Set exercise: Return the lines from the one that contains "rail_left();" through the one that contains "bpy.context.scene.collection.objects.link(empty)", both included, exactly as written and with nothing added.

************

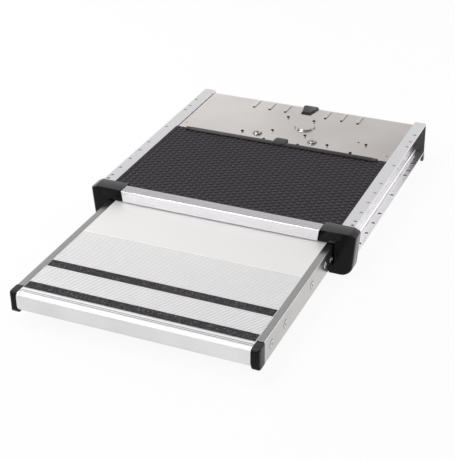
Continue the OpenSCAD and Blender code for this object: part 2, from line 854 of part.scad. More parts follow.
// Side profile of the tread: a flat tube with a rounded outer top edge
module side_profile() {
    x0 = tread_half - side_w;
    y0 = nose_y + nose_cap_l;
    color("#b5b4b5") difference() {
        along_y(y0, tail_y) difference() {
            union() {
                rect(x0, tread_bottom, tread_half - 1.2, tread_top);
                rect(x0, tread_bottom, tread_half, tread_top - 1.2);
                translate([tread_half - 1.2, tread_top - 1.2]) circle(1.2);
            }
            rect(
                x0 + profile_wall, tread_bottom + profile_wall,
                tread_half - profile_wall, tread_top - profile_wall
            );
        }
        for (y = side_screw_y) translate([x0 - 1, nose_y + y, side_screw_z]) rotate([0, 90, 0]) {
            cylinder(h = side_w + 2, r = side_screw_r + seat);
        }
        translate([tread_half - profile_wall - 1, nose_y + rivet_y, rivet_z]) rotate([0, 90, 0]) {
            cylinder(h = profile_wall + 2, r = rivet_r + seat);
        }
    }
}

module side_profile_right() {
    side_profile();
}

module side_profile_left() {
    left_hand() side_profile();
}

// Section of the nose in Y and Z, with a round edge above and a larger one below
module nose_section(bottom, inset) {
    r = nose_r - inset;
    low_r = nose_low_r - inset;
    y0 = nose_y + inset;
    y1 = nose_y + nose_d - inset;
    z0 = bottom + inset;
    z1 = tread_top - inset;
    intersection() {
        union() {
            translate([y0 + r, z1 - r]) circle(r, $fn = 72);
            translate([y0 + low_r, z0 + low_r]) circle(low_r, $fn = 72);
            rect(y0 + r, z1 - r, y1, z1);
            rect(y0, z0 + low_r, y1, z1 - r);
            rect(y0 + low_r, z0, y1, z0 + low_r);
        }
        rect(y0, z0, y1, z1);
    }
}

module nose_profile() {
    color("#dddcdd") along_x(-deck_half, deck_half) difference() {
        nose_section(tread_bottom + nose_lift, 0);
        nose_section(tread_bottom + nose_lift, profile_wall);
    }
}

// Moulded end cap that closes the nose and the front of a side profile
module nose_cap() {
    x0 = deck_half + 0.1;
    x1 = tread_half + 1.2;
    y1 = nose_y + nose_cap_l - seat;
    corner = 6;
    color("#262526") union() {
        intersection() {
            along_x(x0, x1) {
                nose_section(tread_bottom, 0);
                rect(nose_y + nose_d - 1, tread_bottom, y1, tread_top);
            }
            along_z(tread_bottom - 1, tread_top + 1) {
                rect(x0 - 1, nose_y - 1, x1 - corner, y1 + 1);
                rect(x0 - 1, nose_y + corner, x1, y1 + 1);
                translate([x1 - corner, nose_y + corner]) circle(corner);
            }
        }
        // Plug inside the side profile's tube
        along_y(y1 - 1, y1 + 12) rect(
            tread_half - side_w + profile_wall + seat, tread_bottom + profile_wall + seat,
            tread_half - profile_wall - seat, tread_top - profile_wall - seat
        );
    }
}

module nose_cap_right() {
    nose_cap();
}

module nose_cap_left() {
    left_hand() nose_cap();
}

// Ribbed deck: an extruded plank with grooves across the tread, each half a spacing wide at the top
groove_foot = 0.14;    // half the groove's floor, as a share of the spacing
groove_slope = 0.11;   // how far each side leans outwards, as a share of the spacing

module deck_ribbed() {
    groove_count = floor(ribbed_l / deck_rib_pitch) - 1;
    color("#e4e3e4") along_x(-deck_half, deck_half) difference() {
        rect(deck_front, tread_top - deck_t, deck_split, tread_top);
        for (i = [0:groove_count - 1]) {
            y = (deck_front + deck_split) / 2 + (i - (groove_count - 1) / 2) * deck_rib_pitch;
            foot = groove_foot * deck_rib_pitch;
            mouth = foot + 2 * groove_slope * deck_rib_pitch;
            polygon([
                [y - foot, tread_top - deck_rib_h], [y + foot, tread_top - deck_rib_h],
                [y + mouth, tread_top + deck_rib_h], [y - mouth, tread_top + deck_rib_h]
            ]);
        }
    }
}

module deck_plain() {
    color("#e8e7e8") translate([-deck_half, deck_split + 0.3, tread_top - deck_t]) {
        cube([2 * deck_half, crossbar_rear - deck_split - 0.3, deck_t]);
    }
}

// Cross tubes under the deck, one at each pair of side screws
bearer_d = 14;

module deck_bearers() {
    z0 = side_screw_z - 6;
    z1 = tread_top - deck_t;
    color("silver") for (y = side_screw_y) difference() {
        along_x(-deck_half - 0.6, deck_half + 0.6) difference() {
            rect(nose_y + y - bearer_d / 2, z0, nose_y + y + bearer_d / 2, z1);
            rect(nose_y + y - bearer_d / 2 + 2, side_screw_z + 5, nose_y + y + bearer_d / 2 - 2, z1 - 2);
        }
        translate([0, nose_y + y, side_screw_z]) rotate([0, 90, 0]) {
            cylinder(h = 2 * deck_half + 10, r = side_screw_r, center = true);
        }
    }
}

module rear_crossbar() {
    color("silver") along_x(-deck_half - 0.6, deck_half + 0.6) difference() {
        rect(crossbar_rear - crossbar_d, tread_bottom + 4, crossbar_rear, tread_top - deck_t);
        rect(crossbar_rear - crossbar_d + 2, tread_bottom + 6, crossbar_rear - 2, tread_top - deck_t - 2);
    }
}

module grip_strip(y0) {
    color("#3d3b3c") translate([-deck_half + 1.5, y0, tread_top + 0.02]) {
        cube([2 * deck_half - 3, grip_w, grip_t - 0.02]);
    }
}

module grip_strip_front() {
    grip_strip(grip_front_y);
}

module grip_strip_rear() {
    grip_strip(grip_rear_y);
}

module side_screws() {
    color("gray") for (side = [-1, 1]) {
        for (y = side_screw_y) {
            translate([side * tread_half, nose_y + y, side_screw_z]) rotate([0, side * 90, 0]) {
                difference() {
                    cylinder(h = 0.9, r = 3.4);
                    translate([0, 0, 0.4]) cylinder(h = 1, r = 1.5, $fn = 6);
                }
                translate([0, 0, -side_w - 14]) cylinder(h = side_w + 14.01, r = side_screw_r - 0.02);
            }
        }
        translate([side * tread_half, nose_y + rivet_y, rivet_z]) rotate([0, side * 90, 0]) {
            translate([0, 0, -profile_wall - 1]) cylinder(h = profile_wall + 1.01, r = rivet_r);
            cylinder(h = rivet_head_h, r1 = rivet_head_r, r2 = rivet_head_r - 0.3);
        }
    }
}

// Plug in the rear end of a side profile
module tail_plug() {
    color("#2d2c2d") {
        along_y(tail_y, tail_y + plug_t) rect(tread_half - side_w, tread_bottom, tread_half, tread_top);
        along_y(tail_y - 12, tail_y + 1) rect(
            tread_half - side_w + profile_wall + seat, tread_bottom + profile_wall + seat,
            tread_half - profile_wall - seat, tread_top - profile_wall - seat
        );
    }
}

module tail_plug_right() {
    tail_plug();
}

module tail_plug_left() {
    left_hand() tail_plug();
}

// Clamp that ties the belt's left run to the tread: a foot on the deck and two jaws round the belt
module belt_clamp() {
    arm_z = bracket_z + bracket_t + 0.6;
    top = belt_z + belt_w + 1.4;
    jaw_y = crossbar_rear + 7;
    jaw_l = 10.5;
    color("#c8c4b8") {
        translate([clamp_x0, crossbar_rear - crossbar_d, tread_top]) {
            cube([outer_x - clamp_x0, crossbar_d, top - tread_top]);
        }
        translate([clamp_x0 + 2, crossbar_rear - 1, arm_z]) {
            cube([outer_x - clamp_x0 - 2, jaw_y + jaw_l - crossbar_rear + 1, top - arm_z]);
        }
        translate([inner_x, jaw_y, arm_z]) cube([clamp_x1 - inner_x, jaw_l, top - arm_z]);
        translate([outer_x - 1, jaw_y, belt_z + belt_w + 0.4]) cube([inner_x - outer_x + 2, jaw_l, 1]);
    }
}

rail_left();
rail_right();
front_beam();
beam_cap_left();
beam_cap_right();
cap_screws();
top_plate();
plate_bar();
rear_pan();
pan_clip_front();
pan_clip_rear();
pan_screws();
pan_bolts();
rear_wall();
rail_end_left();
rail_end_right();
rail_end_screws();
upper_guide_left();
upper_guide_right();
lower_guide_left();
lower_guide_right();
motor_bracket();
bracket_spacers();
gearbox();
motor_can();
motor_connector();
drive_belt();
idler_bracket();
idler_pin();
idler_pulley();
drive_pulley();
output_shaft();
side_profile_left();
side_profile_right();
nose_profile();
nose_cap_left();
nose_cap_right();
deck_ribbed();
deck_plain();
deck_bearers();
rear_crossbar();
grip_strip_front();
grip_strip_rear();
side_screws();
tail_plug_left();
tail_plug_right();
belt_clamp();
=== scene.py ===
# Pull out entrance step for a caravan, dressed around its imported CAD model
import json
import math

import bmesh
import bpy
import numpy as np
from mathutils import Matrix, Vector


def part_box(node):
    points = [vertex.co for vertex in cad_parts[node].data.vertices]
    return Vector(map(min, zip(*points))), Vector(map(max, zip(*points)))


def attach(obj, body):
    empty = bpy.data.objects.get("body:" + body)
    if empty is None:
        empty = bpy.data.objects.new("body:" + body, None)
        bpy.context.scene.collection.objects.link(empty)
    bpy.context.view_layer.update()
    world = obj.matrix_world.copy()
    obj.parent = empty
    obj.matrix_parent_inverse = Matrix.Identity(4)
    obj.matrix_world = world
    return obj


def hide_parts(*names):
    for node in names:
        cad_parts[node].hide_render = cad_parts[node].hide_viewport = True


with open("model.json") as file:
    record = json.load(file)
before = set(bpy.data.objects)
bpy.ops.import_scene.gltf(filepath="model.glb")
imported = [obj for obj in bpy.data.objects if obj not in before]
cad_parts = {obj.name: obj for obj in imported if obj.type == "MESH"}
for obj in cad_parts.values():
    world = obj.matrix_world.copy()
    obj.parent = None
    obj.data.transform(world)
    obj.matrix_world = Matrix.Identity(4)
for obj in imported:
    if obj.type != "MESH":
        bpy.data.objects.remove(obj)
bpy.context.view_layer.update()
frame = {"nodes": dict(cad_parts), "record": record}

scene = bpy.context.scene
scene.view_settings.view_transform = "Standard"
mm = 0.001
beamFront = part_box("front_beam")[0].y
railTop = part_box("rail_right")[1].z
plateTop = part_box("top_plate")[1].z
cassetteBox = (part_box("rail_left")[0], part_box("rail_right")[1])
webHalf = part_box("rear_wall")[1].x
print("loaded", len(frame["nodes"]), "CAD nodes")


def addObject(name, data):
    # A new object with this data, linked to the scene
    thing = bpy.data.objects.new(name, data)
    scene.collection.objects.link(thing)
    return thing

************

Exercise result:
rail_left();
rail_right();
front_beam();
beam_cap_left();
beam_cap_right();
cap_screws();
top_plate();
plate_bar();
rear_pan();
pan_clip_front();
pan_clip_rear();
pan_screws();
pan_bolts();
rear_wall();
rail_end_left();
rail_end_right();
rail_end_screws();
upper_guide_left();
upper_guide_right();
lower_guide_left();
lower_guide_right();
motor_bracket();
bracket_spacers();
gearbox();
motor_can();
motor_connector();
drive_belt();
idler_bracket();
idler_pin();
idler_pulley();
drive_pulley();
output_shaft();
side_profile_left();
side_profile_right();
nose_profile();
nose_cap_left();
nose_cap_right();
deck_ribbed();
deck_plain();
deck_bearers();
rear_crossbar();
grip_strip_front();
grip_strip_rear();
side_screws();
tail_plug_left();
tail_plug_right();
belt_clamp();
=== scene.py ===
# Pull out entrance step for a caravan, dressed around its imported CAD model
import json
import math

import bmesh
import bpy
import numpy as np
from mathutils import Matrix, Vector


def part_box(node):
    points = [vertex.co for vertex in cad_parts[node].data.vertices]
    return Vector(map(min, zip(*points))), Vector(map(max, zip(*points)))


def attach(obj, body):
    empty = bpy.data.objects.get("body:" + body)
    if empty is None:
        empty = bpy.data.objects.new("body:" + body, None)
        bpy.context.scene.collection.objects.link(empty)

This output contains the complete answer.